Bu bağlamda, ihale komisyonu kararlarının Kurul tarafından onaylanması aşamasında, idarece takdir yetkisinin kamu yararı ve hizmet gerekleri doğrultusunda kullanılması gerektiği açık olup, bu yetki kullanılırken hukuken geçerli seçenekler arasından tercihte bulunulması ve ihalenin yapılıp yapılmaması noktasında makûl ve meşru sebepler dikkate alınarak karar verilmesi gerekmektedir. İhale işlemleri bakımından takdir yetkisinin denetiminde temel ihale ilkelerinin gözetilmesi ve hukukî güvenilirlik, idari istikrar gibi ilkelerin de dikkate alınması gerektiği kuşkusuzdur.

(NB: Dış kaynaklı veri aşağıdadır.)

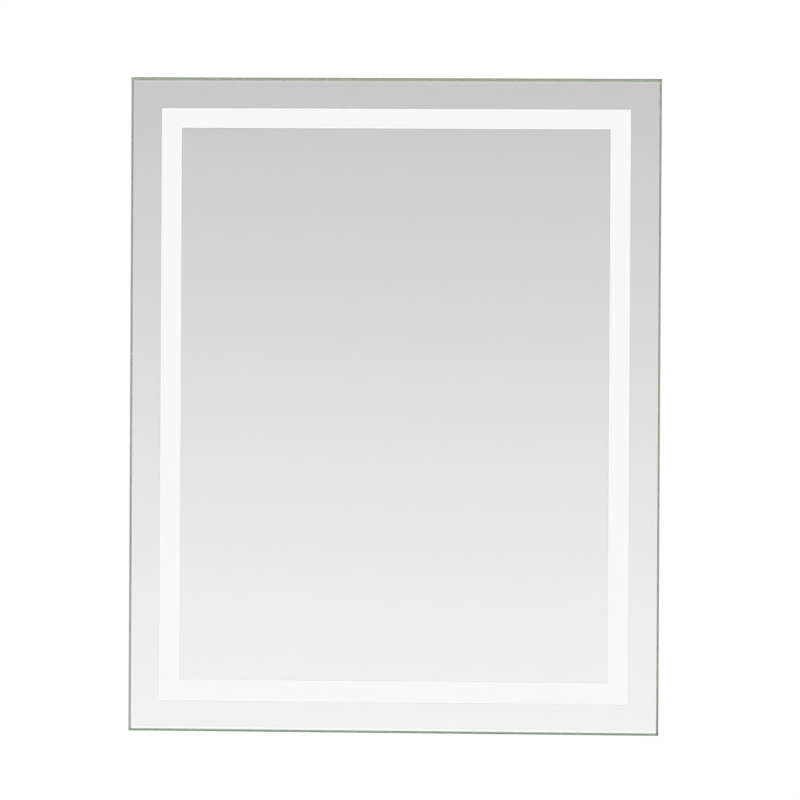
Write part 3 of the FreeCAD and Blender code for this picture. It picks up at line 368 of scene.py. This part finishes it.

Bu durumda, Dairemizin 15/05/2018 tarihli ara kararına davalı idare tarafından verilen cevapta, Kurul tarafından takdir yetkisinin, kamu kaynaklarının etkin ve verimli kullanılması ilkelerini gözeterek, kamu malının satılmasından mümkün olduğunca yüksek gelir elde edilmesi amacıyla kullanıldığının belirtildiği, cevap dilekçesi ekinde dosyaya sunulan ihale komisyonu kararında, ihalenin iptali kararı üzerine yeniden gerçekleştirilen taşınmaz satış ihalesinde en yüksek teklifin …-TL, uyuşmazlığa konu ihaledeki en yüksek teklifin ise …-TL olduğu, uyuşmazlığa konu Özelleştirme Yüksek Kurulu’nun … tarih ve … sayılı kararıyla, ihale konusu taşınmaz ile aynı yerde bulunan … ada, … no.lu parseldeki taşınmazın satış ihalesinin de iptaline karar verildiği anlaşıldığından, 4046 sayılı Kanun’un amaçlarından birinin de ekonomide verimlilik artışı sağlamak olduğu ve Kurul’un takdir yetkisini bu amaca aykırı olarak kamu yararı ve hizmet gerekleri dışında subjektif ve keyfi amaçlar doğrultusunda kullandığına ilişkin olarak dosya içeriğinde herhangi bir bilgi ve belge de bulunmadığı hususları da dikkate alındığında, temel ihale ilkelerinden olan kamu kaynaklarının etkin ve verimli kullanılması ilkesine uygun olarak tesis edilen dava konusu işlemde hukuka aykırılık görülmemiştir.

KARAR SONUCU:
1. DAVANIN REDDİNE,
2. Ayrıntısı aşağıda gösterilen toplam …-TL yargılama giderinin davacı üzerinde bırakılmasına,
3. Avukatlık Asgari Ücret Tarifesi uyarınca …-TL vekâlet ücretinin davacıdan alınarak davalı idareye verilmesine,
4. Posta gideri avansından artan tutarın kararın kesinleşmesinden sonra davacıya iadesine,
5. Bu kararın tebliğ tarihini izleyen 15 (on beş) gün içerisinde Danıştay İdari Dava Daireleri Kurulu’na temyiz yolu açık olmak üzere, 16/12/2019 tarihinde oybirliğiyle karar verildi.